Poor reasoning recurs in another reference that Bentham makes to prisoners’ written communication. Bentham states:

Among the inconveniences which may be attached to imprisonment, there is one which is particularly inequable. Take away paper and ink from an author by profession, and you take away his means of amusement and support. You would punish other individuals, more or less according as a written correspondence happened to be more or less necessary for their business or pleasure. A privation so heavy for those whom it affects, and at the same time so trifling for the greater number of individuals, ought not to be admitted in quality of a punishment. Why should an individual who has received instruction in writing, be punished more than another.
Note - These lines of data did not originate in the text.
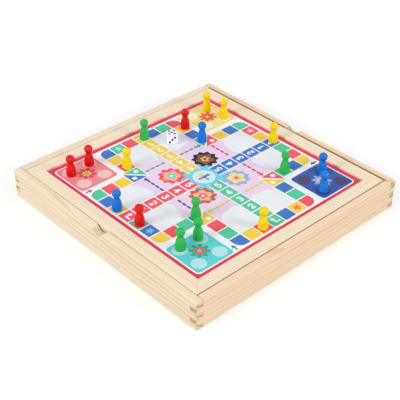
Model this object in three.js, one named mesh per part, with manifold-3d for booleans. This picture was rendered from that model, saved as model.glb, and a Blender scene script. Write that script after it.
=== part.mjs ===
import * as THREE from 'three';
import { mergeVertices } from 'three/addons/utils/BufferGeometryUtils.js';
import { RoundedBoxGeometry } from 'three/addons/geometries/RoundedBoxGeometry.js';
import Module from 'manifold-3d';

const wasm = await Module();
wasm.setup();

// A wooden games box in millimetres, +Z up, its origin under the middle of its base.
// The lid is a framed game board that drops in flush between the finger-jointed walls.

// Box walls
const boxSide = 300;
const boxHeight = 34;
const wallThickness = 9;
const fingerCount = 5;
const cornerRadius = 2;
const arrisRadius = 0.8;

// Scooped finger notches in the left and right walls
const notchDepth = 5.5;
const notchRadius = 10;
const notchShoulderRadius = 3;

// Plywood base, let into rebates under the walls
const baseThickness = 3;
const rebateWidth = 4.5;

// Ledge strips inside the walls, which carry the board
const ledgeThickness = 5;

// Crossed dividers, housed in the ledge strips
const dividerThickness = 4;
const dividerDrop = 1.5;
const housingDepth = 2;

// Game board: a mitred and grooved frame round a printed panel
const boardFit = 0.75;
const railWidth = 16;
const railThickness = 9;
const grooveDepth = 5;
const panelThickness = 3;
const panelFit = 0.25;
const printRecess = 2.5;
const printThickness = 0.25;
const printFit = 0.1;

// Track printed on the board, which says where the pieces stand
const printBorder = 5.5;
const printMargin = 3.5;
const trackShare = 6.75;

// Turned pawns
const pawnHeight = 26;
const pawnFootRadius = 5.1;
const pawnBodyRadius = 5.65;
const pawnBellyHeight = 2.6;
const pawnNeckRadius = 3.1;
const pawnNeckHeight = 16;
const pawnHeadRadius = 4.9;
const pawnShoulderShare = 0.62;
const pawnWaistShare = 0.88;
const pawnJoinShare = 0.86;

// Die with dished pips
const dieSide = 13;
const dieEdgeRadius = 2;
const pipRadius = 1.3;
const pipDepth = 0.5;
const pipSpacing = 3.1;
const dieYaw = THREE.MathUtils.degToRad(-35);

// Clearances
const jointGap = 0.1;
const glueGap = 0.05;
const restGap = 0.05;
const cutOverrun = 2;

// Roundness
const arrisSteps = 3;
const notchSteps = 10;
const pawnSides = 16;
const footSteps = 2;
const bodySteps = 5;
const neckSteps = 1;
const headSteps = 7;
const dieSteps = 2;
const pipSides = 10;
const pipSteps = 2;

// Sizes that follow from these
const boxHalf = boxSide / 2;
const innerHalf = boxHalf - wallThickness;
const fingerHeight = boxHeight / fingerCount;
const baseHalf = innerHalf + rebateWidth - glueGap;
const floorTop = baseThickness + glueGap;
const boardUnderside = boxHeight - railThickness;
const ledgeTop = boardUnderside - restGap;
const boardHalf = innerHalf - boardFit;
const windowHalf = boardHalf - railWidth;
const panelHalf = windowHalf + grooveDepth - panelFit;
const printTop = boxHeight - printRecess;
const panelTop = printTop - printThickness - glueGap;
const standHeight = printTop + restGap;
const cellPitch = (windowHalf - printBorder - printMargin) / trackShare;

// Where each pawn stands, in shares of the track's cell pitch from the middle
const pawnPlaceShares = {
  red: [[-6.25, 5.92], [-4.65, 6.1], [3.18, 5.33], [-6.39, -1.15]],
  yellow: [[-3.01, 4.17], [5.96, 6.08], [6.2, 4.57], [6.46, -0.06], [-1.09, -6.36]],
  green: [[0.17, 6.18], [4.36, -3.08], [-3.4, -2.9], [-4.7, -4.5], [-6.11, -4.51]],
  blue: [[2.87, 3.26], [6.07, -4.81], [4.51, -6.28], [-6.43, 0.96]],
};
const diePlaceShares = [1.28, 4.58];

// Materials
const pine = (color) => new THREE.MeshStandardMaterial({ color, roughness: 0.6, metalness: 0 });
const wallWood = pine(0xecd5ae);
const railWood = pine(0xf1e0c2);
const plywood = pine(0xe6cfa6);
const innerWood = pine(0xe2c79a);
const paper = new THREE.MeshStandardMaterial({ color: 0xf6f3f6, roughness: 0.45, metalness: 0 });
const ivory = new THREE.MeshStandardMaterial({ color: 0xf7f7f5, roughness: 0.25, metalness: 0 });
const lacquer = (color) => new THREE.MeshStandardMaterial({ color, roughness: 0.2, metalness: 0 });
const pawnLacquers = {
  red: lacquer(0xd8120c),
  yellow: lacquer(0xf2cc06),
  green: lacquer(0x21a84a),
  blue: lacquer(0x0f62c8),
};

// Closed geometry to solid and back
function toSolid(geometry) {
  const bare = geometry.clone();
  for (const name of ['normal', 'uv']) {
    bare.deleteAttribute(name);
  }
  const merged = mergeVertices(bare);
  return new wasm.Manifold(new wasm.Mesh({
    numProp: 3,
    vertProperties: new Float32Array(merged.attributes.position.array),
    triVerts: new Uint32Array(merged.index.array),
  }));
}

function toGeometry(solid) {
  const { vertProperties, triVerts } = solid.getMesh();
  const geometry = new THREE.BufferGeometry();
  geometry.setAttribute('position', new THREE.BufferAttribute(vertProperties, 3));
  geometry.setIndex(new THREE.BufferAttribute(triVerts, 1));
  geometry.computeVertexNormals();
  return geometry;
}

// Box-shaped solid between two corners
function block(low, high) {
  const size = high.map((value, i) => value - low[i]);
  const middle = high.map((value, i) => (value + low[i]) / 2);
  return toSolid(new THREE.BoxGeometry(...size).translate(...middle));
}

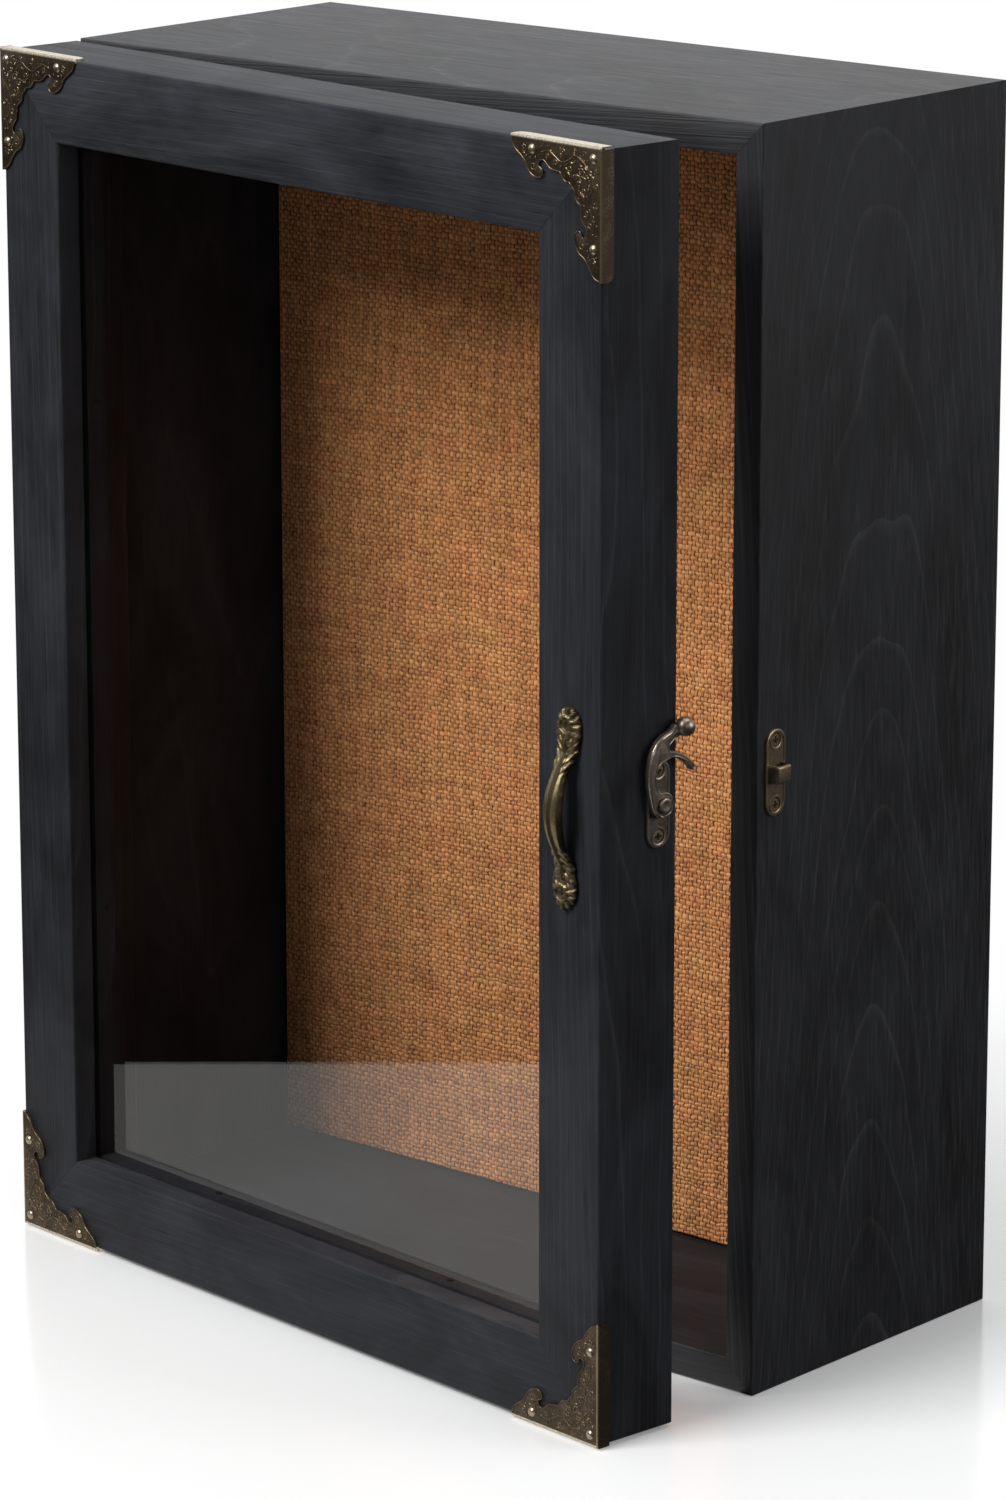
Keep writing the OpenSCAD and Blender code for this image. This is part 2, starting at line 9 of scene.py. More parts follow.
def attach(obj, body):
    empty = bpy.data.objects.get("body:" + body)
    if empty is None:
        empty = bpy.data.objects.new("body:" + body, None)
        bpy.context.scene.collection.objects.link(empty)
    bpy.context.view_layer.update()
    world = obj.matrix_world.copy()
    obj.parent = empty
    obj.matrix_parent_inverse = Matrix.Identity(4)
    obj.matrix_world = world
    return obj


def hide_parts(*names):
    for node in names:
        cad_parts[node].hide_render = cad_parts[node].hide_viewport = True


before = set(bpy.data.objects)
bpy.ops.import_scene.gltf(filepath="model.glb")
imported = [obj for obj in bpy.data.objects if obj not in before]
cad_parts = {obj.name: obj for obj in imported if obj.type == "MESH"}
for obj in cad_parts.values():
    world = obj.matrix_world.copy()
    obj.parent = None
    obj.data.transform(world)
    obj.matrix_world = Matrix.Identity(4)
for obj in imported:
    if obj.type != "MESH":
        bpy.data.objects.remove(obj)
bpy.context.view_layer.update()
scene = bpy.context.scene
mm = 0.001

# The display case in millimetres, with the door drawn closed
case = {
    "width": 300, "height": 420, "front": -63.5, "back": 63.5, "board": 11,
    "rabbetDepth": 5, "rabbetWidth": 6, "eased": 0.7, "mitreGap": 0.05,
}
door = {
    "front": -96.5, "back": -63.8, "bottom": 1.3, "top": 419.3, "stile": 29,
    "lip": 9, "lipWidth": 6, "eased": 0.9, "mitreGap": 0.05,
    "hinge": (-151.8, -63.65), "ajar": math.radians(7.1),
}
doorMiddle = (door["bottom"] + door["top"]) / 2
halfWidth = case["width"] / 2
midHeight = 210


# Node helpers

def newFinish(name):
    finish = bpy.data.materials.new(name)
    finish.use_nodes = True
    finish.node_tree.nodes.clear()
    return finish, finish.node_tree


def addNode(tree, kind, sockets=None, **settings):
    node = tree.nodes.new(kind)
    for key, value in settings.items():
        setattr(node, key, value)
    for key, value in (sockets or {}).items():
        if isinstance(value, bpy.types.NodeSocket):
            tree.links.new(value, node.inputs[key])
        else:
            node.inputs[key].default_value = value
    return node


def maths(tree, operation, a, b=0.0, clamp=False):
    node = addNode(tree, "ShaderNodeMath", {0: a, 1: b}, operation=operation, use_clamp=clamp)
    return node.outputs[0]


def plus(tree, a, b, clamp=False):
    return maths(tree, "ADD", a, b, clamp)


def minus(tree, a, b):
    return maths(tree, "SUBTRACT", a, b)


def times(tree, a, b):
    return maths(tree, "MULTIPLY", a, b)


def spread(tree, value, low, high, newLow=0.0, newHigh=1.0):
    sockets = {"Value": value, "From Min": low, "From Max": high, "To Min": newLow, "To Max": newHigh}
    return addNode(tree, "ShaderNodeMapRange", sockets).outputs["Result"]


def blendColours(tree, factor, a, b, kind="MIX"):
    node = addNode(tree, "ShaderNodeMix", {0: factor, 6: a, 7: b}, data_type="RGBA", blend_type=kind)
    return node.outputs[2]


def brightened(tree, colour, value):
    return addNode(tree, "ShaderNodeHueSaturation", {"Value": value, "Color": colour}).outputs["Color"]


def onObject(tree):
    return addNode(tree, "ShaderNodeTexCoord").outputs["Object"]


def axesOf(tree, vector):
    return addNode(tree, "ShaderNodeSeparateXYZ", {0: vector}).outputs


def joined(tree, x, y, z):
    return addNode(tree, "ShaderNodeCombineXYZ", {0: x, 1: y, 2: z}).outputs[0]


def mapped(tree, vector, scale=(1, 1, 1), turn=(0, 0, 0), shift=(0, 0, 0)):
    sockets = {"Vector": vector, "Scale": scale, "Rotation": turn, "Location": shift}
    return addNode(tree, "ShaderNodeMapping", sockets).outputs["Vector"]


def cloud(tree, place, grain, detail=3.0, rough=0.5, distortion=0.0, shift=(0, 0, 0)):
    sockets = {
        "Vector": mapped(tree, place, scale=grain, shift=shift), "Scale": 1.0, "Detail": detail,
        "Roughness": rough, "Distortion": distortion,
    }
    return addNode(tree, "ShaderNodeTexNoise", sockets).outputs["Fac"]


def bumped(tree, height, strength, distance):
    sockets = {"Height": height, "Strength": strength, "Distance": distance}
    return addNode(tree, "ShaderNodeBump", sockets).outputs["Normal"]


def finishWith(tree, **sockets):
    named = {key.replace("_", " "): value for key, value in sockets.items()}
    shader = addNode(tree, "ShaderNodeBsdfPrincipled", named)
    addNode(tree, "ShaderNodeOutputMaterial", {"Surface": shader.outputs[0]})


# Finishes

stain = {
    "dark": (0.0078, 0.0081, 0.0095, 1), "light": (0.0195, 0.0205, 0.025, 1), "grain": (0.1, 0.1, 0.095, 1),
    "pore": (0.0035, 0.0035, 0.004, 1),
    "wander": 0.015, "wanderGrain": (13, 13, 3.5), "fibreGrain": (1500, 1500, 16),
    "streakGrain": (800, 800, 8), "patchGrain": (30, 30, 14), "waveTurn": 0.314, "lateWood": 0.86,
    "lateSharp": 1.4, "deep": 0.00045,
}

# How each board is sawn: where the pith lies, how the grain leans and how clearly it shows
sawn = {
    "caseUpright": {
        "pith": (-0.09, 0.004, 0.11), "lean": (0, 4.2), "ringPitch": 0.0026, "figure": 0.27, "streaks": 0.19,
        "relief": 0.6, "gloss": 0.36, "tone": 1.0,
    },
    "caseLevel": {
        "pith": (0.07, 0.03, 0.31), "lean": (0, 3), "ringPitch": 0.0031, "figure": 0.28, "streaks": 0.15,
        "relief": 0.7, "gloss": 0.36, "tone": 1.0,
    },
    "doorUpright": {
        "pith": (-0.06, 0.14, 0.52), "lean": (1, 1), "ringPitch": 0.0031, "figure": 0.14, "streaks": 0.08,
        "relief": 0.42, "gloss": 0.13, "tone": 1.32,
    },
    "doorLevel": {
        "pith": (-0.33, 0.15, 0.77), "lean": (1.5, 0.5), "ringPitch": 0.0031, "figure": 0.1, "streaks": 0.08,
        "relief": 0.42, "gloss": 0.11, "tone": 1.55,
    },
    "caseInside": {
        "pith": (-0.09, 0.004, 0.11), "lean": (0, 2), "ringPitch": 0.0031, "figure": 0.05, "streaks": 0.03,
        "relief": 0.3, "gloss": 0.12, "tone": 1.5,
    },
}


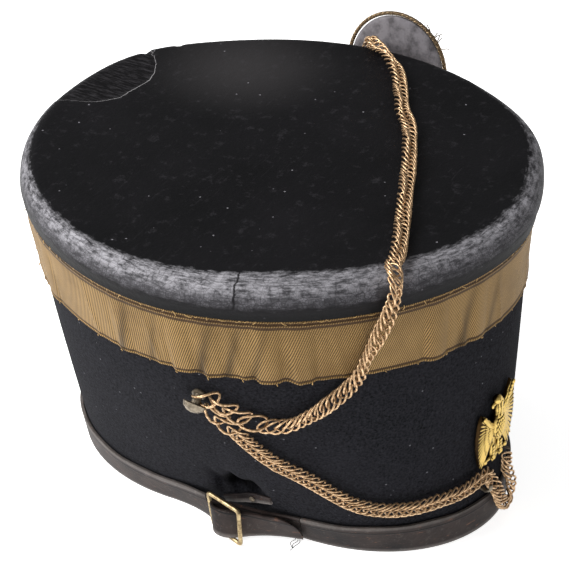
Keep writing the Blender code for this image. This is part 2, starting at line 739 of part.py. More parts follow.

This circumstance ought rather to be a reason for indulgence; his sensibility has been augmented by education; and the instructed and cultivated man will suffer more from imprisonment than the ignorant and clownish.^

This argument seems to rationalize Bentham’s particular interests using Bentham’s characteristic reasoning. One might also reason, in contrast, that authors should not be able to practice their profession in prison because other tradesmen lack similar opportunities.

Beccaria and Bentham, pioneering proto-economists who wrote extensively on crime and punishment, contributed little to public deliberation on regulating prisoners’ communication. Beccaria, despite addressing specific punishments in considerable detail, had nothing to say about prisoners’ communication. Bentham wrote about a thousand pages of manuscript concerning crime and punishment.^ Only a few lines concern prisoners’ communication. Bentham’s reasoning on this subject is incoherent. His reasoning follows intellectual fashion and narrow interests. Beccaria’s and Bentham’s proto-economic writings show the foundations of economic analysis providing weak support for analyzing communication.